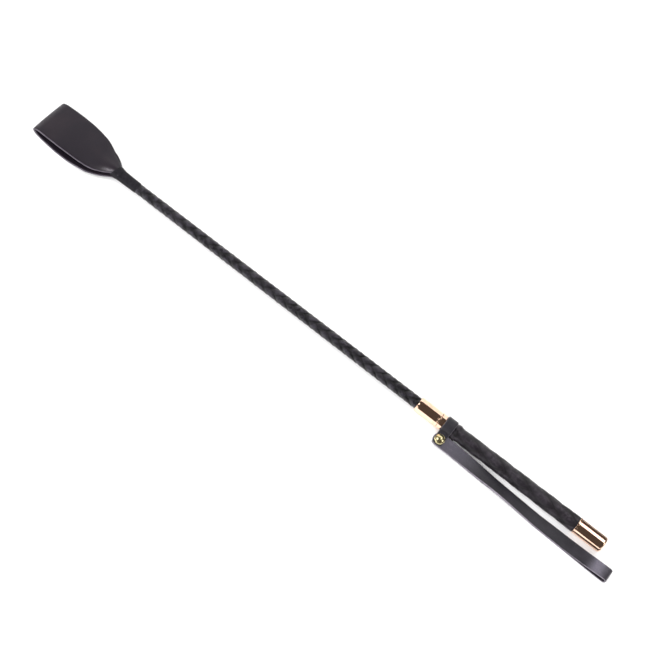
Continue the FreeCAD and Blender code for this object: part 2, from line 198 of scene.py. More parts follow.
def make_flag():
    """Narrow black card behind the butt cap, seen only in its polish."""
    near, far = CAP_FRONT - 0.02, CAP_END + 0.05
    behind, top = 0.03, 0.004
    corners = [(near, behind, FLOOR), (far, behind, FLOOR), (far, behind, top), (near, behind, top)]
    flag = plain_sheet("black_flag", corners, "black_felt", (0.01, 0.009, 0.008), 1.0, 0.5)
    flag.visible_camera = False
    flag.visible_diffuse = False
    flag.visible_shadow = False


def softbox(name, place, aim, size, brightness, mirrored=True):
    """Rectangular lamp of even brightness that looks at aim. One that is not mirrored gives no highlight."""
    light = bpy.data.lights.new(name, "AREA")
    light.shape = "RECTANGLE"
    light.size, light.size_y = size
    light.energy = brightness * math.pi * size[0] * size[1]
    lamp = bpy.data.objects.new(name, light)
    lamp.location = place
    lamp.rotation_mode = "QUATERNION"
    lamp.rotation_quaternion = (Vector(place) - Vector(aim)).normalized().to_track_quat("Z", "Y")
    lamp.visible_camera = False
    lamp.visible_glossy = mirrored
    bpy.context.collection.objects.link(lamp)


def make_light():
    """White wall behind the crop, a dim warm room in front and overhead, and soft washes for the table."""
    world = bpy.data.worlds.new("studio")
    world.use_nodes = True
    background = world.node_tree.nodes["Background"]
    background.inputs["Color"].default_value = (1.0, 0.86, 0.78, 1)
    background.inputs["Strength"].default_value = 0.08
    bpy.context.scene.world = world
    softbox("white_wall", (-2.25, 1.7, 1.62), (-2.25, 0.0, 1.62), (4.5, 3.3), 1.25)
    softbox("cap_overhead", (0.31, 0.68, 1.5), (0.31, 0.68, 0), (0.44, 1.16), 2.6)
    softbox("upper_left_card", (-1.5, -0.75, 1.5), (-0.3, 0, 0), (0.9, 0.9), 3.6)
    softbox("low_front_card", (-1.2, -1.3, 0.35), (-0.4, 0, 0), (1.5, 0.35), 1.6)
    softbox("right_card", (2.0, 0.2, 1.5), (0, 0, 0), (1.0, 0.8), 3.2)
    softbox("top_wash", (-0.3, 0.15, 2.2), (-0.3, 0, 0), (2.6, 1.8), 2.3, False)
    softbox("front_wash", (-0.5, -1.6, 1.7), (-0.3, 0, 0), (2.6, 1.6), 5.2, False)
    bpy.context.scene.view_settings.view_transform = "Standard"


# ---------------------------------------------------------------- node tree helpers

class Tree:
    """Short way to write one node tree, in materials, groups and Geometry Nodes alike."""

    def __init__(self, tree):
        self.tree = tree

    def node(self, kind, inputs=None, **settings):
        made = self.tree.nodes.new(kind)
        for name, value in settings.items():
            setattr(made, name, value)
        for name, value in (inputs or {}).items():
            self.feed(made.inputs[name], value)
        return made

    def feed(self, socket, value):
        if isinstance(value, bpy.types.NodeSocket):
            self.tree.links.new(value, socket)
        else:
            socket.default_value = value

    def math(self, operation, *values):
        made = self.tree.nodes.new("ShaderNodeMath")
        made.operation = operation
        for socket, value in zip(made.inputs, values):
            self.feed(socket, value)
        return made.outputs[0]

    def add(self, a, b):
        return self.math("ADD", a, b)

    def sub(self, a, b):
        return self.math("SUBTRACT", a, b)

    def mul(self, a, b):
        return self.math("MULTIPLY", a, b)

    def div(self, a, b):
        return self.math("DIVIDE", a, b)

    def mix(self, factor, a, b):
        made = self.node("ShaderNodeMix", data_type="RGBA")
        self.feed(made.inputs[0], factor)
        self.feed(made.inputs[6], a)
        self.feed(made.inputs[7], b)
        return made.outputs[2]

    def ramp(self, value, low, high, from_low=0.0, from_high=1.0, smooth=False):
        made = self.node("ShaderNodeMapRange")
        made.interpolation_type = "SMOOTHSTEP" if smooth else "LINEAR"
        for socket, item in zip(made.inputs, (value, from_low, from_high, low, high)):
            self.feed(socket, item)
        return made.outputs[0]

    def noise(self, place, scale, detail=2.0, distortion=0.0):
        inputs = {"Vector": place, "Scale": scale, "Detail": detail, "Distortion": distortion}
        return self.node("ShaderNodeTexNoise", inputs).outputs["Fac"]

    def bump(self, height, strength, distance):
        inputs = {"Height": height, "Strength": strength, "Distance": distance}
        return self.node("ShaderNodeBump", inputs).outputs["Normal"]

    def attribute(self, name):
        return self.node("ShaderNodeAttribute", attribute_name=name).outputs["Fac"]

    def store(self, geometry, name, value, **settings):
        inputs = {"Geometry": geometry, "Name": name, "Value": value}
        return self.node("GeometryNodeStoreNamedAttribute", inputs, **settings).outputs[0]

    def round_axis(self, along, reach, angle):
        """Position at a place along the crop, a reach from its axis and an angle round it."""
        y = self.mul(reach, self.math("COSINE", angle))
        z = self.mul(reach, self.math("SINE", angle))
        return self.node("ShaderNodeCombineXYZ", {"X": along, "Y": y, "Z": z}).outputs[0]


def group_tree(name, inputs, outputs, kind="ShaderNodeTree"):
    """Node group with sockets of these types, its tree helper, what it is given and what it puts out."""
    group = bpy.data.node_groups.new(name, kind)
    for socket, socket_type in inputs.items():
        group.interface.new_socket(socket, in_out="INPUT", socket_type=socket_type)
    for socket, socket_type in outputs.items():
        group.interface.new_socket(socket, in_out="OUTPUT", socket_type=socket_type)
    tree = Tree(group)
    start = group.nodes.new("NodeGroupInput")
    finish = group.nodes.new("NodeGroupOutput")
    return group, tree, start.outputs, finish.inputs


# ---------------------------------------------------------------- shared material effects

SURFACE = {"Color": "NodeSocketColor", "Roughness": "NodeSocketFloat", "Normal": "NodeSocketVector"}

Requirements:
Return only the lines from the beginning of the material up to and including the line with "bpy.context.collection.objects.link(lamp)", exactly as written.

Completed task:
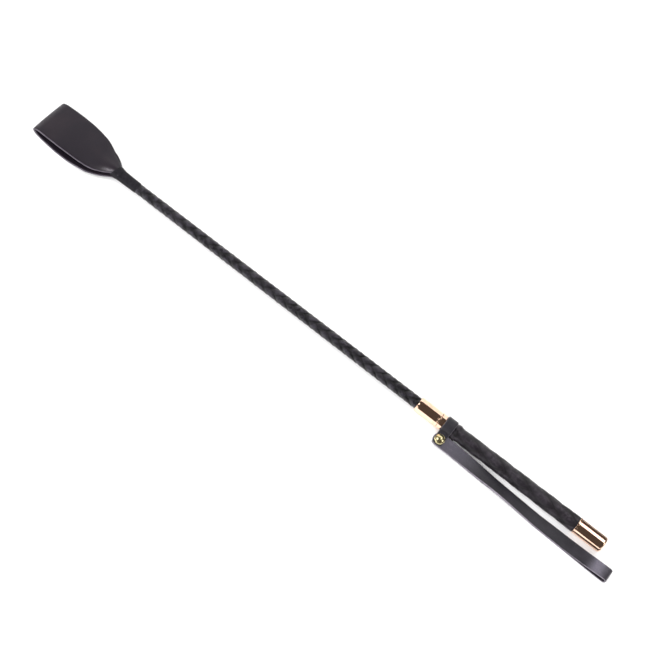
Continue the FreeCAD and Blender code for this object: part 2, from line 198 of scene.py. More parts follow.
def make_flag():
    """Narrow black card behind the butt cap, seen only in its polish."""
    near, far = CAP_FRONT - 0.02, CAP_END + 0.05
    behind, top = 0.03, 0.004
    corners = [(near, behind, FLOOR), (far, behind, FLOOR), (far, behind, top), (near, behind, top)]
    flag = plain_sheet("black_flag", corners, "black_felt", (0.01, 0.009, 0.008), 1.0, 0.5)
    flag.visible_camera = False
    flag.visible_diffuse = False
    flag.visible_shadow = False


def softbox(name, place, aim, size, brightness, mirrored=True):
    """Rectangular lamp of even brightness that looks at aim. One that is not mirrored gives no highlight."""
    light = bpy.data.lights.new(name, "AREA")
    light.shape = "RECTANGLE"
    light.size, light.size_y = size
    light.energy = brightness * math.pi * size[0] * size[1]
    lamp = bpy.data.objects.new(name, light)
    lamp.location = place
    lamp.rotation_mode = "QUATERNION"
    lamp.rotation_quaternion = (Vector(place) - Vector(aim)).normalized().to_track_quat("Z", "Y")
    lamp.visible_camera = False
    lamp.visible_glossy = mirrored
    bpy.context.collection.objects.link(lamp)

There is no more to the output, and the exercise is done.